Пари вся побледнела. В глазах слезы.
— Опусти трость, баба, ради Господа! И ни шагу. Порежешься.
Я выдираю у него трость, но без боя он ее не сдал.
— Выгони эту женщину! Она воровка!
— Что он говорит? — спрашивает Пари с отчаянием.
— Она украла мои таблетки!
— Это ее таблетки, баба, — говорю я. Опускаю ему руку на плечо, вывожу из кухни. Он дрожит под моей ладонью. Мы проходим мимо Пари, и он чуть не кидается на нее вновь, приходится его держать.
— Ладно, хватит уже, баба. Это ее таблетки, а не твои. Она принимает лекарство от болезни рук.

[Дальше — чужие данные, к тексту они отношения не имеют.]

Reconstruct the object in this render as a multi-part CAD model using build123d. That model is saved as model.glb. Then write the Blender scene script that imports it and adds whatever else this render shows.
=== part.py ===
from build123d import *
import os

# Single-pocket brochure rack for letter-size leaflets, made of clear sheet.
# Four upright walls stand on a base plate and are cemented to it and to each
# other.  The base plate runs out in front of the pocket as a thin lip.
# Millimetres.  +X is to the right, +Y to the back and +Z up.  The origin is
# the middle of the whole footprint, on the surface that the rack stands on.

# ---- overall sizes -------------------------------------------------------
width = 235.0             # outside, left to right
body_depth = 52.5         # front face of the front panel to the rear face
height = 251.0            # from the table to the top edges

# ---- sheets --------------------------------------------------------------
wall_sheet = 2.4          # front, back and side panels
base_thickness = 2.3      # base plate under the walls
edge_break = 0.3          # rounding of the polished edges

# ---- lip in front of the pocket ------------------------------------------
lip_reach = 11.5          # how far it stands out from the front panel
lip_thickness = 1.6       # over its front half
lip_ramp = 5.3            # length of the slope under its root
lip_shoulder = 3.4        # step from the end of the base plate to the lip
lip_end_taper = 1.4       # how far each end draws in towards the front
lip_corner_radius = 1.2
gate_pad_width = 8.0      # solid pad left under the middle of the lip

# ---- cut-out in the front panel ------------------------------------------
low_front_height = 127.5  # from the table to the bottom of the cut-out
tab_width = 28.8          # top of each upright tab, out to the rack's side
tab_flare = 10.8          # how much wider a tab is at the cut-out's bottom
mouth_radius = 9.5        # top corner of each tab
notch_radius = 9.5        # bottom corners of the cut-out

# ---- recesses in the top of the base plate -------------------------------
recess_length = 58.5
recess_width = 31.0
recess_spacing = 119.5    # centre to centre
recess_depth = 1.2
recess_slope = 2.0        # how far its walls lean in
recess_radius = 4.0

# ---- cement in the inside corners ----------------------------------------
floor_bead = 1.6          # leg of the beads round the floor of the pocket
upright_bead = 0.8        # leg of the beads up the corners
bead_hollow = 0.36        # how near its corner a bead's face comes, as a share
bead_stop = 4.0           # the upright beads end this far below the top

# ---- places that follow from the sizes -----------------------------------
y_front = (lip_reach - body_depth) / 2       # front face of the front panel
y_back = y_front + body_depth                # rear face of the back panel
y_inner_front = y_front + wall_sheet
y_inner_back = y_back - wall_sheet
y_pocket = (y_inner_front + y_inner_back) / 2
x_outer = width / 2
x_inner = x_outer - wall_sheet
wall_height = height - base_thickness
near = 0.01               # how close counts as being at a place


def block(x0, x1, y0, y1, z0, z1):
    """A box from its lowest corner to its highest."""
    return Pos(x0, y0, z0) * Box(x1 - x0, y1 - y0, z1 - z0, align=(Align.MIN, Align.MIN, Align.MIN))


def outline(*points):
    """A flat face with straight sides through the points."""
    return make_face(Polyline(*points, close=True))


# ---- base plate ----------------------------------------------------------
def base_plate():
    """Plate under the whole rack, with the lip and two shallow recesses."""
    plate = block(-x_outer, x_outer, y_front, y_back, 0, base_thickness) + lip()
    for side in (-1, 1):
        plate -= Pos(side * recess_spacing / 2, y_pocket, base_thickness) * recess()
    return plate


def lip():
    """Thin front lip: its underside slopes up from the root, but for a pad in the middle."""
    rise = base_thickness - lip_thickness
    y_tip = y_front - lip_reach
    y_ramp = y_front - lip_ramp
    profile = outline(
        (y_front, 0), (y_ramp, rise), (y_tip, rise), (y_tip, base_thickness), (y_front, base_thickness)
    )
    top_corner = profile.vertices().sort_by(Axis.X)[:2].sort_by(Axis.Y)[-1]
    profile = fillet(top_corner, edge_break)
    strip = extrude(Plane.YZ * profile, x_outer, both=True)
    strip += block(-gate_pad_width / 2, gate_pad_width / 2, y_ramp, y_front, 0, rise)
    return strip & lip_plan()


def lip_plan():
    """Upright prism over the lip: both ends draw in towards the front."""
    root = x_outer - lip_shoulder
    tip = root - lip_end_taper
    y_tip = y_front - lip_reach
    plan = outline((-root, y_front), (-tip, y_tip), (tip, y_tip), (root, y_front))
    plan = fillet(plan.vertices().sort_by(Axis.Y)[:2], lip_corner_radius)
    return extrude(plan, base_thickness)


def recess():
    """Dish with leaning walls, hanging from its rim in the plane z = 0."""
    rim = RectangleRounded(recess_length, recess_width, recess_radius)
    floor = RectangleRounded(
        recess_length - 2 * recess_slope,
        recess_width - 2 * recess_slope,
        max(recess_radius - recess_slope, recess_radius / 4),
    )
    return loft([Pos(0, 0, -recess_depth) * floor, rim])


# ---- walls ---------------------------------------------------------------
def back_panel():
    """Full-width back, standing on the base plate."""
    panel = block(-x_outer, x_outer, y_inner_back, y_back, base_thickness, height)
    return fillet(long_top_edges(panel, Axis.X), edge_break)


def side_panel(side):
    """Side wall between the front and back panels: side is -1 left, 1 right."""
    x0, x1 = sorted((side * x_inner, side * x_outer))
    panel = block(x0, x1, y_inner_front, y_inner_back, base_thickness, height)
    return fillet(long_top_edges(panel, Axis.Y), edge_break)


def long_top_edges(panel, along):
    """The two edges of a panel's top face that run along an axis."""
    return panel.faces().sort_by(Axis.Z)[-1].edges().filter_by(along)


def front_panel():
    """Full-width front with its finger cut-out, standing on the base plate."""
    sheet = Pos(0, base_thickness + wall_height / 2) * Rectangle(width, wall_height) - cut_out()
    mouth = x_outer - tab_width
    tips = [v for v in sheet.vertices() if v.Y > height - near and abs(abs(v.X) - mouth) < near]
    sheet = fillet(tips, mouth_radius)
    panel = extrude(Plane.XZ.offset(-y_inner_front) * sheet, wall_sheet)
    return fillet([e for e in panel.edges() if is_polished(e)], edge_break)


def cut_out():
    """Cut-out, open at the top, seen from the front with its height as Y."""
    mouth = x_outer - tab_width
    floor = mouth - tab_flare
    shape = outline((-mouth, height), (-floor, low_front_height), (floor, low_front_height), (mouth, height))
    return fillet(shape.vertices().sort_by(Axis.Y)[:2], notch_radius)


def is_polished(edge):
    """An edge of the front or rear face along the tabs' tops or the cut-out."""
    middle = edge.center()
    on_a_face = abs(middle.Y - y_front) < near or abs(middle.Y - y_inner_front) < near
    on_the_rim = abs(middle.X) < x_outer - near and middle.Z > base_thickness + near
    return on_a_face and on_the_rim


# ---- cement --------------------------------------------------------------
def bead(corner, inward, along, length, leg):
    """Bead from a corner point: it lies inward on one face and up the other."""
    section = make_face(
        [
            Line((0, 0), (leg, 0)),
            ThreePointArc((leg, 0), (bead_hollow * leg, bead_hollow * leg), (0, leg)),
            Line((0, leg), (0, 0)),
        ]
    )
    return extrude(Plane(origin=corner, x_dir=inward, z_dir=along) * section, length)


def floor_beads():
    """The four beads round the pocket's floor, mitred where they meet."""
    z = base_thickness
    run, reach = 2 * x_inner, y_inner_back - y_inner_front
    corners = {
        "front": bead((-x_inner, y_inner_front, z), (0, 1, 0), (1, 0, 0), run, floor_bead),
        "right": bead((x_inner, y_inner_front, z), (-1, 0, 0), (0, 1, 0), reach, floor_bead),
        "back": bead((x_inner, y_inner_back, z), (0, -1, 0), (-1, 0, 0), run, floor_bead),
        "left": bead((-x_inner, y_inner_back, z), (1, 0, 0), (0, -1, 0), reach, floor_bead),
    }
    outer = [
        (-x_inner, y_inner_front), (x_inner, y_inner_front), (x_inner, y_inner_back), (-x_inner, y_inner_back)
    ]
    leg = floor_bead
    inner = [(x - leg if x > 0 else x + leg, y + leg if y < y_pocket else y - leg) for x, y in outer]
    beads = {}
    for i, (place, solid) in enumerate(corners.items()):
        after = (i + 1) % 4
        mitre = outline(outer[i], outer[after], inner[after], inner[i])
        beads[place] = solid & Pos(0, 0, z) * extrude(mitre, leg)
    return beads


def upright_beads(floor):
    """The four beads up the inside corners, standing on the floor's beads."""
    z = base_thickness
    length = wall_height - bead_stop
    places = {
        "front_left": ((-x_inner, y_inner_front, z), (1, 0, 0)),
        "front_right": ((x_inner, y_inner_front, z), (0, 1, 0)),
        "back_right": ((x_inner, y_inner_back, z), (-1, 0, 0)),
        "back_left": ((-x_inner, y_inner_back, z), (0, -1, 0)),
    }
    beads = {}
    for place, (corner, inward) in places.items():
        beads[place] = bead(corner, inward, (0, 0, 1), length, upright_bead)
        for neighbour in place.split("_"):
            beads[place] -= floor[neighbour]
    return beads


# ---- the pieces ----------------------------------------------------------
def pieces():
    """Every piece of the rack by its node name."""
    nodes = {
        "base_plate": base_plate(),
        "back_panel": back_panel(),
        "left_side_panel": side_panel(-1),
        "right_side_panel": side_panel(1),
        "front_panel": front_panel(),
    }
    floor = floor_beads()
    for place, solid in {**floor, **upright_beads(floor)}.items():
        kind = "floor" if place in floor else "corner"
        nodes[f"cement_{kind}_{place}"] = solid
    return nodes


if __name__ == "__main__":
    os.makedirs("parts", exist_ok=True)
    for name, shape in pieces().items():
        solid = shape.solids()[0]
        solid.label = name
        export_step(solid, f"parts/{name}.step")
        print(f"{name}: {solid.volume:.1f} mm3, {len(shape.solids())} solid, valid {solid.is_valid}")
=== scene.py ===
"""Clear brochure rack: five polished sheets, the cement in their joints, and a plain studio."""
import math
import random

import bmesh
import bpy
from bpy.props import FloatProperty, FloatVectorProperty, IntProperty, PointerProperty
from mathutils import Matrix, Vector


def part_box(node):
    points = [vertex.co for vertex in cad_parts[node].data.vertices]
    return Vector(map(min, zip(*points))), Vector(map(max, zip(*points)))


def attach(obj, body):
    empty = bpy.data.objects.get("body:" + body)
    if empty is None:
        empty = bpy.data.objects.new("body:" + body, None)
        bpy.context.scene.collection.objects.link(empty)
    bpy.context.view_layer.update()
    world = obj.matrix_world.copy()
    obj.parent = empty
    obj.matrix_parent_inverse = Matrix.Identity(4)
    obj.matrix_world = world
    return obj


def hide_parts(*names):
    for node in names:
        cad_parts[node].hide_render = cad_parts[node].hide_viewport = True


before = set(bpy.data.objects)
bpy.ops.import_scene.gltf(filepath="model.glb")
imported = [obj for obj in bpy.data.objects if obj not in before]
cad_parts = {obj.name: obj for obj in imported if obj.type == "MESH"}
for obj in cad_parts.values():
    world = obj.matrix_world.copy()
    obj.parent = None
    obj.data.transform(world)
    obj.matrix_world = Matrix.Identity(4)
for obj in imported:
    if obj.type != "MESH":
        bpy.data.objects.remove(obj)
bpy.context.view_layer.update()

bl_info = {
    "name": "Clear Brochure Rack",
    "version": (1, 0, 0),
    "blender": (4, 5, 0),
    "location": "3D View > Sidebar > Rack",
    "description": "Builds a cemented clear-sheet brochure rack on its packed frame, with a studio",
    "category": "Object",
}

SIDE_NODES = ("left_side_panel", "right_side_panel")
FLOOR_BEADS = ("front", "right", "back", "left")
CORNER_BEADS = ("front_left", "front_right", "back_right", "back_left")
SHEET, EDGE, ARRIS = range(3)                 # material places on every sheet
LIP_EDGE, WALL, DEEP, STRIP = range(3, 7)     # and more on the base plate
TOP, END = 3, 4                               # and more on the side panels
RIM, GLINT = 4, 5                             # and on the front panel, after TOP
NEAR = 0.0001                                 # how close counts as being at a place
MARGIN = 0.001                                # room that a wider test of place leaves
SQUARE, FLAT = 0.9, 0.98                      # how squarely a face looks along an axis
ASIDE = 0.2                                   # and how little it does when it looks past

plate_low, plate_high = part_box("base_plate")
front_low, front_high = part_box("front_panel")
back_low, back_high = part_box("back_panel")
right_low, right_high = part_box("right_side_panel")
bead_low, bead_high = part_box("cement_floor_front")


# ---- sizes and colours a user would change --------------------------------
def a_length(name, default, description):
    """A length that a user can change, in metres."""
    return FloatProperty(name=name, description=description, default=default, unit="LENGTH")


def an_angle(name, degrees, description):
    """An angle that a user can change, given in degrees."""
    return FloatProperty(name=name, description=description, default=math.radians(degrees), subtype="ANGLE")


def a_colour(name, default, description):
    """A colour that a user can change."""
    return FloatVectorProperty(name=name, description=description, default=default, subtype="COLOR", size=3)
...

По пути к креслу хватаю какой-то каталог с кофейного столика.
— Я не доверяю этой женщине, — говорит баба, падая в кресло. — Ты-то не знаешь. А я знаю. Я сразу вора вижу! — Он отдувается, вырывает каталог у меня из рук, начинает остервенело листать его. Потом шлепает им по коленям и взглядывает на меня, вскинув брови. — И чертова врушка к тому же. Ты знаешь, что она мне сказала, эта женщина? Знаешь что? Что она была моей сестрой! Моей сестрой! Вот погоди, еще Султана узнает.
— Хорошо, баба. Вместе ей расскажем.
— Сумасшедшая.
— Мы скажем маме, а потом все втроем засмеем эту сумасшедшую, прогоним прочь. А теперь давай-ка отдохни, баба. Все в порядке. Давай.